▸ **Work instructions**
Within the material below, locate the line with "2 + FLOOR_GAP, SUPPLY_HEADING)" and the line with "record = json.load(file)", then return those two lines and all lines between them, exactly as written.

▸ **Data provided**
◆ ◆ ◆ ◆ ◆ ◆ ◆

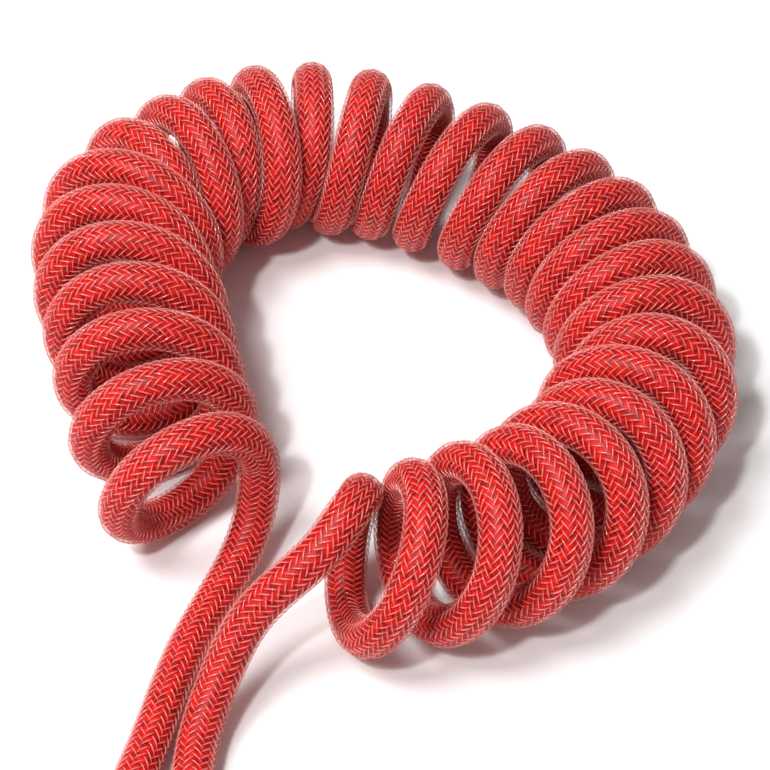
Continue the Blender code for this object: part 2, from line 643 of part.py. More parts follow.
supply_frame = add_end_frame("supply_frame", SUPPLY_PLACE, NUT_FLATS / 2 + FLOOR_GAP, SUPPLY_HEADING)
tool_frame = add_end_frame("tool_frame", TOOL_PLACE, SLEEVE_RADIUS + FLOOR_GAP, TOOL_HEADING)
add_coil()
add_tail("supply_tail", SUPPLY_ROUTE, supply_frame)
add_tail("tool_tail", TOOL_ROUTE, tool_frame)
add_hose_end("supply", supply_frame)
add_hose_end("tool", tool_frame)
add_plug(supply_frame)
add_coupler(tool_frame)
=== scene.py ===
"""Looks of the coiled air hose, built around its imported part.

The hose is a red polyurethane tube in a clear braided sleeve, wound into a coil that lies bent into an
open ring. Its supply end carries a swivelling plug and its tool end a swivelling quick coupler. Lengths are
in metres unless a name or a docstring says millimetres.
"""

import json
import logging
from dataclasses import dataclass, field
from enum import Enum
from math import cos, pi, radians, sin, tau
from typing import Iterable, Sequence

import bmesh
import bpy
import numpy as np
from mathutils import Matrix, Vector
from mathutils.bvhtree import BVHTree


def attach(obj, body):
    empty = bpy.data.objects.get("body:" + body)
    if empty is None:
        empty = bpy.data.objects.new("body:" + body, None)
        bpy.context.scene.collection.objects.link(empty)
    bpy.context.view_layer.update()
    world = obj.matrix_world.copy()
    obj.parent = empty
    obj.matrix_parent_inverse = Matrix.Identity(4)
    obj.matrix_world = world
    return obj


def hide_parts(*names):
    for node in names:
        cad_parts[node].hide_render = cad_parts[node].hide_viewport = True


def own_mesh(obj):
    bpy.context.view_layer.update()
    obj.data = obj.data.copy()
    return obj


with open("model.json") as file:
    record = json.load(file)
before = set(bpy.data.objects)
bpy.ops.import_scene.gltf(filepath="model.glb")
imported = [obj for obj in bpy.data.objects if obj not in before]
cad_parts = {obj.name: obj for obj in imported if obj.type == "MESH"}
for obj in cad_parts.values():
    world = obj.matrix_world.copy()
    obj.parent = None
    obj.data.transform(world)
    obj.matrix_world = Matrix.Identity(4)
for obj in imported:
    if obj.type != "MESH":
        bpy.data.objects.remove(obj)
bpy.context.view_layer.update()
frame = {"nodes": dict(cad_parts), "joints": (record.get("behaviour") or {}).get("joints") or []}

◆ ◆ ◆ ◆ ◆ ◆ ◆

▸ **Written response**
supply_frame = add_end_frame("supply_frame", SUPPLY_PLACE, NUT_FLATS / 2 + FLOOR_GAP, SUPPLY_HEADING)
tool_frame = add_end_frame("tool_frame", TOOL_PLACE, SLEEVE_RADIUS + FLOOR_GAP, TOOL_HEADING)
add_coil()
add_tail("supply_tail", SUPPLY_ROUTE, supply_frame)
add_tail("tool_tail", TOOL_ROUTE, tool_frame)
add_hose_end("supply", supply_frame)
add_hose_end("tool", tool_frame)
add_plug(supply_frame)
add_coupler(tool_frame)
=== scene.py ===
"""Looks of the coiled air hose, built around its imported part.

The hose is a red polyurethane tube in a clear braided sleeve, wound into a coil that lies bent into an
open ring. Its supply end carries a swivelling plug and its tool end a swivelling quick coupler. Lengths are
in metres unless a name or a docstring says millimetres.
"""

import json
import logging
from dataclasses import dataclass, field
from enum import Enum
from math import cos, pi, radians, sin, tau
from typing import Iterable, Sequence

import bmesh
import bpy
import numpy as np
from mathutils import Matrix, Vector
from mathutils.bvhtree import BVHTree


def attach(obj, body):
    empty = bpy.data.objects.get("body:" + body)
    if empty is None:
        empty = bpy.data.objects.new("body:" + body, None)
        bpy.context.scene.collection.objects.link(empty)
    bpy.context.view_layer.update()
    world = obj.matrix_world.copy()
    obj.parent = empty
    obj.matrix_parent_inverse = Matrix.Identity(4)
    obj.matrix_world = world
    return obj


def hide_parts(*names):
    for node in names:
        cad_parts[node].hide_render = cad_parts[node].hide_viewport = True


def own_mesh(obj):
    bpy.context.view_layer.update()
    obj.data = obj.data.copy()
    return obj


with open("model.json") as file:
    record = json.load(file)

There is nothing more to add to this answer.